Enhancing food security by providing effective control of infectious diseases in livestock requires major investment in developing diagnostic technologies of sufficient sensitivity and precision to enable veterinary authorities to accurately identify animal carriers of disease and to carry out appropriate measures for containing an outbreak. Diagnosis typically requires the identification of the infective organism, and this may be possible at point-of-care in certain instances where the disease agent can be identified microscopically from the various body fluids. However, in many cases, this method is not applicable and diagnosis requires laboratory backup to provide the information. Gene amplification methods provide a way of doing this without resorting to culture of viral or bacterial pathogens or collecting large amounts of biological samples.

These methods, based on the Polymerase Chain Reaction (PCR) are highly sensitive and specific, but incur a delay in transferring materials, analysing and providing the results. In some instances, this delay can be counterproductive in establishing an efficient disease control programme. For instance, in the Foot and Mouth Disease outbreak in the UK in 2001, delays in obtaining diagnosis meant that nearly 25% of farms declared infected on clinical grounds were actually free from disease. Being able to improve this decision-making gap would be an advantage, especially in the case of transboundary diseases, including Highly Pathogenic Avian Influenza, (HPAI) where suspected disease may occur in remote areas, away from the laboratory and where speedy diagnosis of a dangerous potential zoonosis is of paramount importance. Loop mediated isothermal amplification (LAMP) provides a means for applying molecular technologies to the pen-side as it does not require thermal cycling and the resulting colour change can be seen without the need for equipment (see Figure).

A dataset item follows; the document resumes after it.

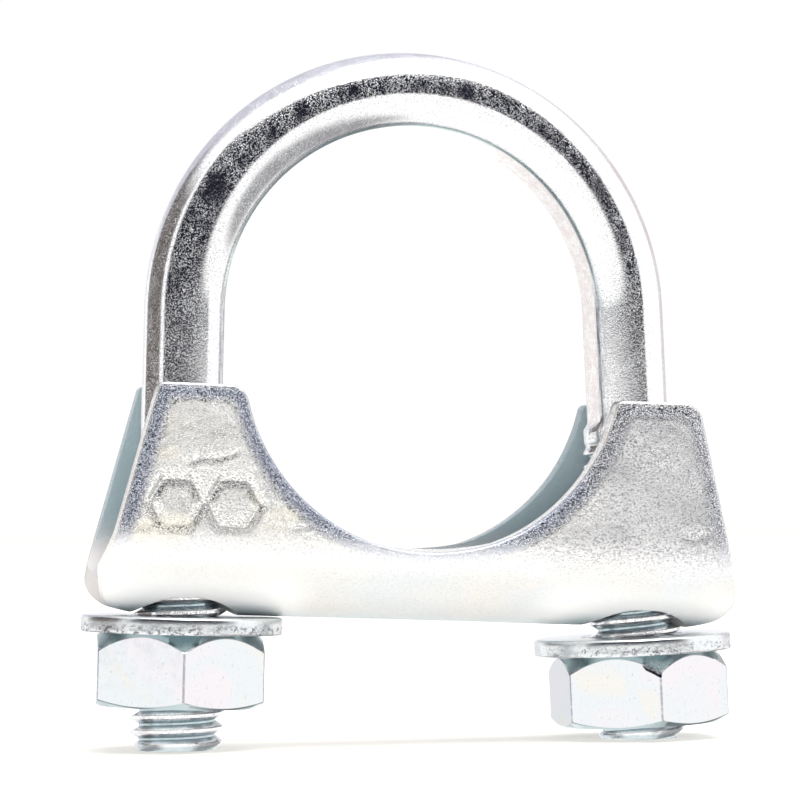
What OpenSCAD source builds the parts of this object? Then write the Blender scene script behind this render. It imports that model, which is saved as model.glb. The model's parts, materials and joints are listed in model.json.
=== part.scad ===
// Saddle clamp for a 38 mm pipe: a bent rod with a threaded leg at each end, a pressed
// saddle that slides on the legs, and a plain washer and a hexagon nut under each side.
// Millimetres, +Z up towards the top of the arch, X across the legs, Y along the pipe.
// The origin is the centre of the pipe seat inside the arch.

/* [Bent rod] */
// Radius of the pipe seat, the flattened inner side of the arch
seat_r = 19.7; // [17:0.1:22]
// Diameter of the plain rod
rod_d = 9; // [8.6:0.1:9.4]
// Depth by which the rod's inner side is flattened
flat_depth = 1; // [0.6:0.1:1.4]
// Outward lean of each leg, in degrees
leg_splay = 2; // [1:0.5:3]
// Height of the flat leg ends below the seat centre
leg_drop = 44.4; // [43:0.1:48]
// Length of rod, up from the leg ends, that the thread covers
thread_run = 32; // [28:1:34]

/* [Thread] */
// Diameter over the thread crests, which are rolled a little short of a full M10
thread_d = 9.5; // [9.4:0.05:9.8]
// Thread pitch
pitch = 1.5; // [1.25:0.25:1.75]
// Gap between the thread crests and the nut's bore, on the radius
nut_gap = 0.05; // [0.02:0.01:0.1]

/* [Saddle] */
// Distance over the saddle's two upright flanges
saddle_w = 16.6; // [16.4:0.1:18]
// Thickness of the pressed sheet
sheet_t = 3; // [2.5:0.1:3]
// Length of the saddle along its straight underside, before its ends are rounded
saddle_l = 68.6; // [66:0.2:72]
// Length of the saddle from ear tip to ear tip
ear_l = 56.8; // [55:0.2:60]
// Height of the ears above the underside
ear_h = 23.5; // [22:0.1:25]
// Radius of the pipe notch between the ears
notch_r = 19.85; // [19:0.05:20]
// Height of the notch's centre above the underside
notch_h = 26.9; // [26:0.1:28]
// Radius of the left-hand corner of each ear
ear_left_r = 0.8; // [0.5:0.1:2]
// Radius of the right-hand corner of each ear
ear_right_r = 2.2; // [1:0.1:2.4]
// Radius of the saddle's lower end corners
foot_r = 2.6; // [1:0.1:3]
// Spacing of the two leg slots
slot_spacing = 48.1; // [48:0.1:48.2]
// Length of each leg slot
slot_l = 11.4; // [11.2:0.1:12]
// Width of each leg slot
slot_w = 10.1; // [10:0.1:10.3]
// Tilt of the saddle on the legs, right side down, in degrees
saddle_tilt = 2.6; // [2.2:0.2:3.2]
// Height of the saddle's underside below the seat centre, half way between the legs
saddle_drop = 31.6; // [31:0.1:31.8]

/* [Washers and nuts] */
// Outer diameter of a washer
washer_d = 20.8; // [20:0.1:21]
// Thickness of a washer
washer_t = 1.8; // [1.6:0.1:2]
// Diameter of a washer's hole
washer_hole = 10.6; // [10.4:0.1:11]
// How far the left washer rests to the right of its leg's axis
left_washer_shift = 0.25; // [-0.4:0.05:0.4]
// How far the right washer rests to the right of its leg's axis
right_washer_shift = -0.4; // [-0.4:0.05:0.4]
// Width across the flats of a nut
nut_af = 17; // [16:0.1:17]
// Height of a nut
nut_h = 7.5; // [7.2:0.1:8]
// Slope of the chamfer on a nut's upper corners, in degrees
nut_top_slope = 50; // [25:1:55]
// Slope of the chamfer on a nut's lower corners, in degrees
nut_low_slope = 27; // [20:1:45]
// Turn of the left nut from a corner facing the front, in degrees
left_nut_turn = -6; // [-30:1:30]
// Turn of the right nut from a corner facing the front, in degrees
right_nut_turn = -2; // [-30:1:30]

/* [Hidden] */
$fn = 96;
LEFT = -1;
RIGHT = 1;
rod_r = rod_d / 2;
thread_r = thread_d / 2;
arch_r = seat_r + rod_r - flat_depth;          // radius of the arch's centre line
thread_depth = 0.57 * pitch;                   // depth of a groove between two crests
crest_w = pitch / 8;                           // flat left on each crest
end_chamfer = 0.8;                             // chamfer round a leg's end
flat_drop = 11.6;                              // how far below the seat centre the flat runs
nut_face_edge = 0.2;                           // how far a nut's end faces stop inside its flats
lap = 0.4;                                     // how far a leg runs up inside the arch
lap_step = 0.01;                               // keeps that length inside the curved rod
rest_gap = 0.06;                               // saddle to washer
face_gap = 0.02;                               // washer to nut
sin_splay = sin(leg_splay);
cos_splay = cos(leg_splay);
tan_splay = tan(leg_splay);
leg_l = (leg_drop + arch_r * sin_splay) / cos_splay;
zinc = [0.80, 0.82, 0.83];
pale_zinc = [0.86, 0.88, 0.89];
washer_r = washer_d / 2;

// Distance down a leg, from the arch's end, of a point at height z on the leg's axis
function down_leg(z) = (arch_r * sin_splay - z) / cos_splay;

// Sideways rest of a washer, which is loose on its leg
function washer_shift(side) = side == LEFT ? left_washer_shift : right_washer_shift;

// Height on a leg's axis of the washer's top face, whose right rim meets the tilted underside
function washer_height(side) =
    (-saddle_drop - side * tan(saddle_tilt) * arch_r / cos_splay
        - (washer_r + washer_shift(side)) * (cos_splay * tan(saddle_tilt) + side * sin_splay)
        - rest_gap)
    / (1 - side * tan_splay * tan(saddle_tilt));

// Places its children on a leg: the axis is Z, and the arch's end is at the origin
module on_leg(side) {
    translate([side * arch_r * cos_splay, 0, arch_r * sin_splay])
        rotate([0, -side * leg_splay, 0])
            children();
}

// ---- bent rod ----

// Rod's section across the arch, with its inner side flattened
module arch_section() {
    difference() {
        translate([arch_r, 0])
            circle(r = rod_r);
        translate([0, -rod_d])
            square([seat_r, 2 * rod_d]);
    }
}

// Arch between the two legs
module arch() {
    rotate([90, 0, 0])
        rotate_extrude(angle = 180 - 2 * leg_splay, start = leg_splay)
            arch_section();
}

// One groove of the thread, a V turned round the leg
module thread_groove() {
    rotate_extrude()
        polygon([
            [thread_r - thread_depth, -crest_w / 2],
            [thread_r + 0.1, -(pitch - crest_w) / 2 - 0.03],
            [thread_r + 0.1, (pitch - crest_w) / 2 + 0.03],
            [thread_r - thread_depth, crest_w / 2]
        ]);
}

// Threaded length of a leg, with its top run-out and its chamfered end
module threaded_end() {
    top = thread_run;
    bite = thread_depth + 0.2;
    difference() {
        rotate_extrude()
            polygon([
                [0, -1],
                [thread_r - end_chamfer - 1, -1],
                [thread_r, end_chamfer],
                [thread_r, top - 1],
                [thread_r - bite, top - 1 + bite],
                [0, top - 1 + bite]
            ]);
        for (z = [pitch : pitch : top - pitch])
            translate([0, 0, z])
                thread_groove();
    }
}

// One leg, plain and flattened at the top, threaded below
module leg(side) {
    on_leg(side) {
        difference() {
            translate([0, 0, -leg_l + thread_run - 2])
                cylinder(r = rod_r - lap_step, h = leg_l - thread_run + 2 + lap);
            translate([side * (seat_r - arch_r - rod_r + lap_step), 0, rod_d - down_leg(-flat_drop)])
                cube([rod_d, rod_d, 2 * rod_d], center = true);
        }
        translate([0, 0, -leg_l])
            threaded_end();
    }
}

// Bent rod, its two ends cut off level
module u_bolt() {
    color(zinc)
        difference() {
            union() {
                arch();
                leg(LEFT);
                leg(RIGHT);
            }
            translate([0, 0, -leg_drop - 5])
                cube([4 * arch_r, 4 * rod_d, 10], center = true);
        }
}

// ---- saddle ----

// Channel section: a half-round web with two upright flanges
module channel_section() {
    outer = saddle_w / 2;
    inner = outer - sheet_t;
    difference() {
        union() {
            translate([0, outer])
                circle(r = outer);
            translate([-outer, outer])
                square([saddle_w, ear_h]);
        }
        translate([0, outer])
            circle(r = inner);
        translate([-inner, outer])
            square([2 * inner, ear_h + 1]);
    }
}

// Centre of the circle of radius r that rounds the corner b between a and c
function corner_centre(a, b, c, r) =
    let (u = (a - b) / norm(a - b), v = (c - b) / norm(c - b), m = u + v)
    b + m / norm(m) * r / sqrt((1 - u * v) / 2);

// Point of the line from b to a that is closest to p
function foot_on(a, b, p) =
    let (u = (a - b) / norm(a - b))
    b + u * ((p - b) * u);

// Filled outline with a radius at each corner
module rounded_outline(points, radii) {
    n = len(points);
    centres = [for (i = [0 : n - 1])
        corner_centre(points[(i + n - 1) % n], points[i], points[(i + 1) % n], radii[i])];
    polygon([for (i = [0 : n - 1], next = [n - 1, 1])
        foot_on(points[(i + next) % n], points[i], centres[i])]);
    for (i = [0 : n - 1])
        translate(centres[i])
            circle(r = radii[i]);
}

// What is cut away to round an ear's inner corner, on the left (-1) or right (1) ear
module inner_corner_cut(side, r) {
    rise = notch_h - ear_h + r;
    x = side * sqrt(pow(notch_r + r, 2) - rise * rise);
    centre = [x, ear_h - r];
    touch = [0, notch_h] + (centre - [0, notch_h]) * notch_r / (notch_r + r);
    difference() {
        polygon([centre, [x, ear_h + 1], [0, ear_h + 1], [0, notch_h - notch_r / 2], touch]);
        translate(centre)
            circle(r = r);
    }
}

// Saddle seen from the front: tapered ears with the pipe notch between them
module saddle_outline() {
    half = saddle_l / 2;
    tip = ear_l / 2;
    difference() {
        rounded_outline(
            [[-half, 0], [half, 0], [tip, ear_h], [-tip, ear_h]],
            [foot_r, foot_r, ear_right_r, ear_left_r]);
        translate([0, notch_h])
            circle(r = notch_r);
        inner_corner_cut(LEFT, ear_right_r);
        inner_corner_cut(RIGHT, ear_left_r);
    }
}

// Slot through the web for a leg, long enough for the legs' spread
module leg_slot() {
    r = slot_w / 2;
    reach = slot_l / 2 - r;
    for (x = [-reach, reach])
        translate([x, 0, -1])
            cylinder(r = r, h = ear_h + 2);
    translate([-reach, -r, -1])
        cube([2 * reach, 2 * r, ear_h + 2]);
}

// Pressed saddle, tilted on the legs
module saddle() {
    color(pale_zinc)
        translate([0, 0, -saddle_drop])
            rotate([0, saddle_tilt, 0])
                difference() {
                    intersection() {
                        translate([-saddle_l, 0, 0])
                            rotate([90, 0, 90])
                                linear_extrude(2 * saddle_l)
                                    channel_section();
                        translate([0, saddle_w, 0])
                            rotate([90, 0, 0])
                                linear_extrude(2 * saddle_w)
                                    saddle_outline();
                    }
                    for (side = [LEFT, RIGHT])
                        translate([side * slot_spacing / 2, 0, 0])
                            leg_slot();
                }
}

// ---- washers and nuts ----

// Flat washer with slightly broken edges, its top face up the leg
module washer(side) {
    edge = 0.2;
    hole_r = washer_hole / 2;
    on_leg(side)
        translate([washer_shift(side), 0, -down_leg(washer_height(side)) - washer_t])
            color(zinc)
                rotate_extrude()
                    polygon([
                        [hole_r, 0],
                        [washer_r - edge, 0],
                        [washer_r, edge],
                        [washer_r, washer_t - edge],
                        [washer_r - edge, washer_t],
                        [hole_r, washer_t]
                    ]);
}

// Hexagon nut, its corners chamfered top and bottom, with a countersunk bore
module nut(side, turn) {
    corner_r = nut_af / 2 / cos(30);
    face_r = nut_af / 2 - nut_face_edge;
    low_drop = (corner_r - face_r) * tan(nut_low_slope);
    top_drop = (corner_r - face_r) * tan(nut_top_slope);
    bore_r = thread_r + nut_gap;
    sink = 0.6;
    on_leg(side)
        translate([0, 0, -down_leg(washer_height(side)) - washer_t - face_gap - nut_h])
            color(pale_zinc)
                intersection() {
                    rotate([0, 0, turn - 90])
                        cylinder(r = corner_r, h = nut_h, $fn = 6);
                    rotate_extrude()
                        polygon([
                            [bore_r + sink, 0],
                            [face_r, 0],
                            [corner_r + 0.01, low_drop],
                            [corner_r + 0.01, nut_h - top_drop],
                            [face_r, nut_h],
                            [bore_r + sink, nut_h],
                            [bore_r, nut_h - sink],
                            [bore_r, sink]
                        ]);
                }
}

module left_washer() { washer(LEFT); }
module right_washer() { washer(RIGHT); }
module left_nut() { nut(LEFT, left_nut_turn); }
module right_nut() { nut(RIGHT, right_nut_turn); }

u_bolt();
saddle();
left_washer();
right_washer();
left_nut();
right_nut();
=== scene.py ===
"""Looks of the saddle clamp: a bent zinc-plated rod with rolled threads, a pressed saddle,
two washers and two nuts. Lengths are millimetres until mesh_piece turns them into metres."""

import json
import math

import bmesh
import bpy
import numpy as np
from mathutils import Matrix, Vector, noise


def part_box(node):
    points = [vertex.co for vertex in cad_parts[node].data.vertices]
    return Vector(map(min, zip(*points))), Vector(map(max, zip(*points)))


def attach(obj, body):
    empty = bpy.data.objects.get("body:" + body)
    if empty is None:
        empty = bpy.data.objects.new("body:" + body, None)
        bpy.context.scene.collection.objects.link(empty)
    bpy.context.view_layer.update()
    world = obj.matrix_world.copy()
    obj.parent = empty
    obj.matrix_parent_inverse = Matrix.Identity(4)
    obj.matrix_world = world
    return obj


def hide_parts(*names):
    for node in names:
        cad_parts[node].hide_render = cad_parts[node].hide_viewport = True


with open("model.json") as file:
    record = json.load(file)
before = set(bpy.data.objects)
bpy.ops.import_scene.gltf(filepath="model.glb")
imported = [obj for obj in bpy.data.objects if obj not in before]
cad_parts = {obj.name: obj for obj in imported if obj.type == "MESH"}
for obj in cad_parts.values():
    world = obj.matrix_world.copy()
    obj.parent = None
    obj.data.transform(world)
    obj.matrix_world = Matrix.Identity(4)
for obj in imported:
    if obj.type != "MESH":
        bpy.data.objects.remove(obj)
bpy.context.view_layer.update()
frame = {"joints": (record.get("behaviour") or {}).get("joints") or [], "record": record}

# ---- sizes, in millimetres ----

MM = 0.001
joints = {joint["name"]: joint for joint in frame["joints"]}
couplings = {c["joint"]: c["ratio"] for c in frame["record"]["behaviour"]["couplings"]}
mounts = {mount["name"]: mount for mount in frame["record"]["mounts"]}


def cad_box(node):
    """Lowest and highest corner of a CAD node, and its size, in millimetres."""
    low, high = (np.array(corner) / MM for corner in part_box(node))
    return low, high, high - low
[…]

Recently, Mr Oliver Scheiber, a consultant at APU, investigated the potential of applying LAMP technologies to the diagnosis of Avian Influenza (AI), and Peste des Petit Ruminants (PPR). The work involved looking at technical modifications of the LAMP process based on the strand-displacing polymerase Bst, to make it sufficiently robust for field conditions; these involved testing alternative polymerases, using PCR enhancers, optimizing reaction temperatures and testing lyophilized master mixes. The Avian influenza RT-LAMP was based on a published method to which various modifications were applied in order to evaluate potential improvements in its functionality.

Originally the test results were read using a turbidimeter, but such equipment is not routinely used in most laboratories. Hence, the first step was to change the method to a fluorometric one, by adding EVA-Green dye to the reaction mixture as an indicator. The amount of pyrophosphate precipitate that develops during the reaction was minimized by lowering the magnesium concentration, thereby solving the problems encountered in reading the fluorescence signal. Interestingly, lower magnesium concentrations had the added effect of making signal development faster. The dNTP and the primer concentration were then optimised, leading to lower reagent usage and faster amplifications.

An alternative strand-displacing polymerase (Bsm), supplied by Fermentas was evaluated for use in the LAMP and was found to be comparable with Bst. Betaine is an agent that has been used successfully for increasing yield and specificity of PCR products by reducing the formation of secondary structure caused by GC-rich regions. Sugar polymers can also enhance the activity of certain enzymes, so its use in LAMP was evaluated. Betaine actually inhibited AI-RT-LAMP when using Bst, whereas Bsm needed a certain concentration of betaine to work. The disaccharide could replace Betaine in LAMP for both Bst and Bsm reducing the costs of the mastermix.